Case Study

The Knot

Untangling a brittle legacy platform and restoring release confidence.

Context

The core transaction system had grown for a decade with inconsistent ownership and heavy coupling. The team had stopped trusting deployments, and roadmap work was repeatedly delayed by stability incidents.

Constraints

  • No prolonged feature freeze; commercial commitments remained active.
  • Limited staffing for net-new platform work.
  • Strict reliability requirements during peak customer periods.

Options Considered

  1. Full rewrite: high long-term upside, unacceptable near-term risk.
  2. Status quo patching: low immediate cost, guaranteed continued fragility.
  3. Phased extraction behind stable interfaces: balanced risk and momentum.

Chosen Approach

We selected phased extraction.
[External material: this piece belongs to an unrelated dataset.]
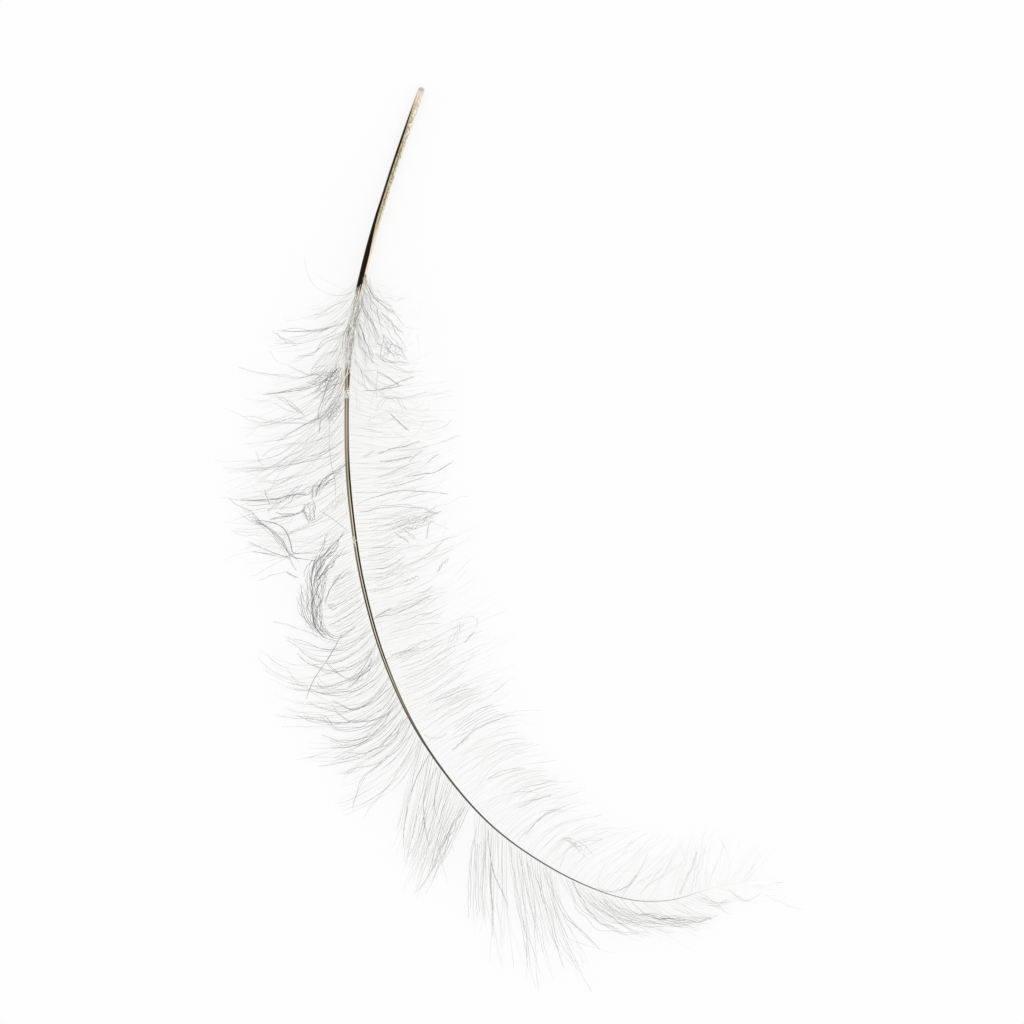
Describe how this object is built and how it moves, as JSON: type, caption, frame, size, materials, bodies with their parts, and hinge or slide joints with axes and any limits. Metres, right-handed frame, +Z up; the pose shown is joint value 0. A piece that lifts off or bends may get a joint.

I aligned engineering and leadership on a sequence: isolate high-volatility modules first, define interface contracts, migrate incrementally, and instrument each stage before further rollout.

Outcomes

  • Rollback rate reduced from 17% to 3% over one quarter.
  • Median incident resolution time improved by 38%.
  • Team resumed weekly releases with predictable quality.

What I'd Do Differently

I would establish cross-team ownership boundaries earlier. We solved this later with clearer service charters, but introducing them at kickoff would have reduced coordination drag.